#### [What you will do]
Begin with the line that contains "gusset = slab_y([(x" and end with the line that contains "# screws, plugs, key", transcribing exactly each line in that stretch and no other.

****************

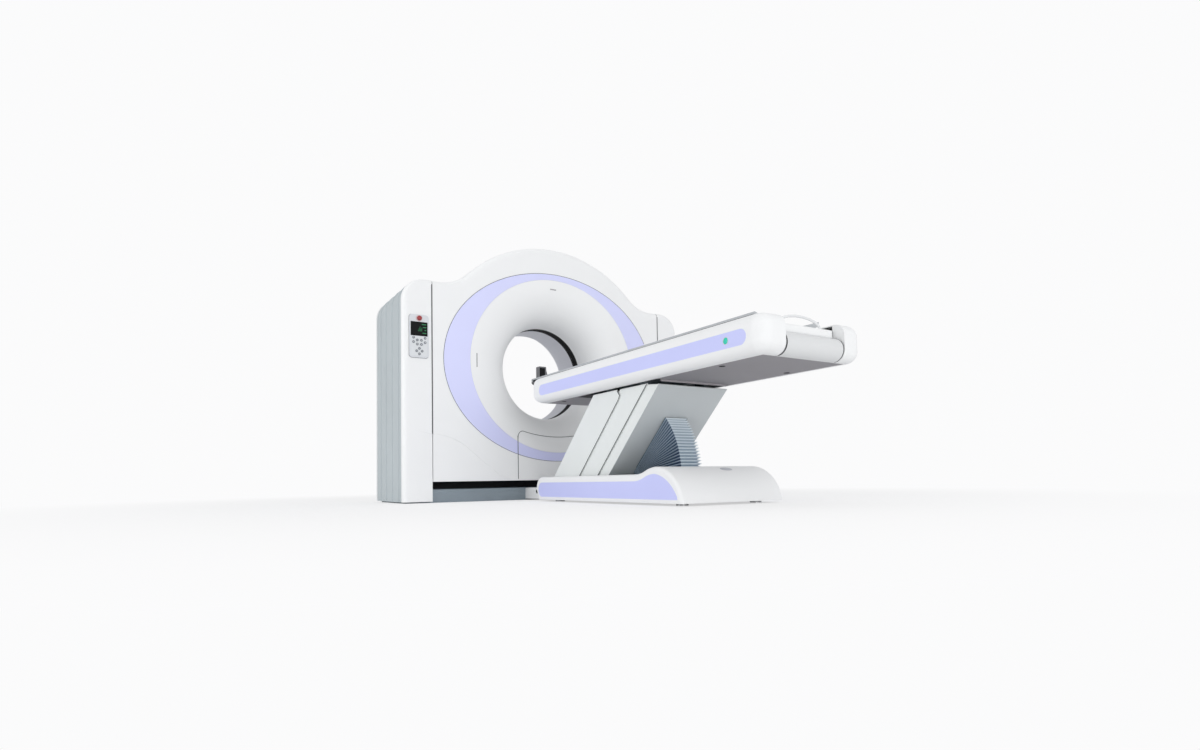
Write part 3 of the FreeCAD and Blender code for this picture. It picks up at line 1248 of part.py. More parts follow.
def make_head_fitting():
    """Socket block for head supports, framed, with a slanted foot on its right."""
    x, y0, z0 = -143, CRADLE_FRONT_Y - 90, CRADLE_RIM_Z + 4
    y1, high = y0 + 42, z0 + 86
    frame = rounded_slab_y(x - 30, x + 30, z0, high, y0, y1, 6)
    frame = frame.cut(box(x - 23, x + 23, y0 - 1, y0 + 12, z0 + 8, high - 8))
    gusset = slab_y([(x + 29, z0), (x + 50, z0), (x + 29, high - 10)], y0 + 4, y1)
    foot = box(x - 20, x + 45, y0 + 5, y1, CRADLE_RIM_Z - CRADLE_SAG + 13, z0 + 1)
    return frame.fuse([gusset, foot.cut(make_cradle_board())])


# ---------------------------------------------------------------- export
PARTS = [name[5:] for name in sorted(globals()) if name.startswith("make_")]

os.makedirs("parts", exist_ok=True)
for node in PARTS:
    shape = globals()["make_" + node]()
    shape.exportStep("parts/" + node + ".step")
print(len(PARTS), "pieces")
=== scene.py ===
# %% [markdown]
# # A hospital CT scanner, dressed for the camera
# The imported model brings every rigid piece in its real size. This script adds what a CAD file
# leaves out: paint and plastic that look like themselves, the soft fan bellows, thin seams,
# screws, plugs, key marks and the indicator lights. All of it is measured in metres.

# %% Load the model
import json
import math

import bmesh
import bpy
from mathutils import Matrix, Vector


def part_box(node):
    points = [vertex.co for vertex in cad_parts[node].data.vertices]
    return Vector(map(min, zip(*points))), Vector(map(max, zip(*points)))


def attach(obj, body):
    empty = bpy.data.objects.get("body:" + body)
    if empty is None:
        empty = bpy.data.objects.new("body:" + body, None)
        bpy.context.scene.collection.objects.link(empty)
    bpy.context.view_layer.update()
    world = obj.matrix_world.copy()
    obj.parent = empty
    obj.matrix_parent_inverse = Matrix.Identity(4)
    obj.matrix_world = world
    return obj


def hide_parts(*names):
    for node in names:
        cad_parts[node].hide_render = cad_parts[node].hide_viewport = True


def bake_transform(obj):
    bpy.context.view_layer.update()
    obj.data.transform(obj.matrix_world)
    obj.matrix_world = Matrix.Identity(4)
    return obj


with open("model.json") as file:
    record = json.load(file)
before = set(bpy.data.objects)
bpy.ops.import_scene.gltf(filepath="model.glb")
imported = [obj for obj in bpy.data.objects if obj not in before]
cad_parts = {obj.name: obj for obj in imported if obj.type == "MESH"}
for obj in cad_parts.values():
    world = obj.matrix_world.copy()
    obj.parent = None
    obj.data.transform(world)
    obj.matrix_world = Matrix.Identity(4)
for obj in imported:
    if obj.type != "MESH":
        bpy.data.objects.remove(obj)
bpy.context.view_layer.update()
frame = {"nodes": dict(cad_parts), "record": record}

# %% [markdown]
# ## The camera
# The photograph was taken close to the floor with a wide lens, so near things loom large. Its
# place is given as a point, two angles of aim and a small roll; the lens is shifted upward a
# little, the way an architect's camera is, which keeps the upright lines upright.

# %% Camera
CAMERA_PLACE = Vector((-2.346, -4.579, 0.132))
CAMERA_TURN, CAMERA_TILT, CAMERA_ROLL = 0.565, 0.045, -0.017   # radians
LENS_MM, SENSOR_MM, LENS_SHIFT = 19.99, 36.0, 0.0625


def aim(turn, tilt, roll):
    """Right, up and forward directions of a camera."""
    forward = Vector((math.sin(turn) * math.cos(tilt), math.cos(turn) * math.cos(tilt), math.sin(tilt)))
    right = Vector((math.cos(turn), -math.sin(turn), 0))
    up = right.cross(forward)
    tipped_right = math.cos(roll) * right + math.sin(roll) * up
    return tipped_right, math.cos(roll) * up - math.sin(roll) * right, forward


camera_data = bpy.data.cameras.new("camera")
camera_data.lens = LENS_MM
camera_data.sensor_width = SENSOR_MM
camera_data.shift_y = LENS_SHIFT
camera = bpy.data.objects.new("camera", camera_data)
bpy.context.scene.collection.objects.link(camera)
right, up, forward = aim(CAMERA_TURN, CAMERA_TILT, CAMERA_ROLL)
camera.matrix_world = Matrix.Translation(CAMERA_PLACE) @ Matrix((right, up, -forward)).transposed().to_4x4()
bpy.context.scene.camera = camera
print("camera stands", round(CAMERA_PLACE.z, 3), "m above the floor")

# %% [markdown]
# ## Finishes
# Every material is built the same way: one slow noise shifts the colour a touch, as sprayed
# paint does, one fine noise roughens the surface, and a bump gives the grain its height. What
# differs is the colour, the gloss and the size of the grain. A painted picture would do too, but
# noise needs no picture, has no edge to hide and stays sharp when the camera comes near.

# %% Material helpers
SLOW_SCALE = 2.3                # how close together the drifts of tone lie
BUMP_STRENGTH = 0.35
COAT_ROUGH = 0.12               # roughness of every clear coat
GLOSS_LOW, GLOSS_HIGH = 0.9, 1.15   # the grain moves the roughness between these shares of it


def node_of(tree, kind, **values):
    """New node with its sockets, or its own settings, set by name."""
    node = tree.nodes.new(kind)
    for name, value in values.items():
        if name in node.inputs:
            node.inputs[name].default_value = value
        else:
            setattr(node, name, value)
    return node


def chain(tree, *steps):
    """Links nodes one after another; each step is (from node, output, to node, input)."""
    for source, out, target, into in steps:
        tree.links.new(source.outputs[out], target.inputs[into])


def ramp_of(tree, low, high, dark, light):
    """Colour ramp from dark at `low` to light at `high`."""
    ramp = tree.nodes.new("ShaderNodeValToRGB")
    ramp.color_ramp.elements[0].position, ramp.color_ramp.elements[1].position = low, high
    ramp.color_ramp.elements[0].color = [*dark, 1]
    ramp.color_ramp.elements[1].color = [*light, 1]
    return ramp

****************

#### [Result of the task]
    gusset = slab_y([(x + 29, z0), (x + 50, z0), (x + 29, high - 10)], y0 + 4, y1)
    foot = box(x - 20, x + 45, y0 + 5, y1, CRADLE_RIM_Z - CRADLE_SAG + 13, z0 + 1)
    return frame.fuse([gusset, foot.cut(make_cradle_board())])


# ---------------------------------------------------------------- export
PARTS = [name[5:] for name in sorted(globals()) if name.startswith("make_")]

os.makedirs("parts", exist_ok=True)
for node in PARTS:
    shape = globals()["make_" + node]()
    shape.exportStep("parts/" + node + ".step")
print(len(PARTS), "pieces")
=== scene.py ===
# %% [markdown]
# # A hospital CT scanner, dressed for the camera
# The imported model brings every rigid piece in its real size. This script adds what a CAD file
# leaves out: paint and plastic that look like themselves, the soft fan bellows, thin seams,
# screws, plugs, key marks and the indicator lights. All of it is measured in metres.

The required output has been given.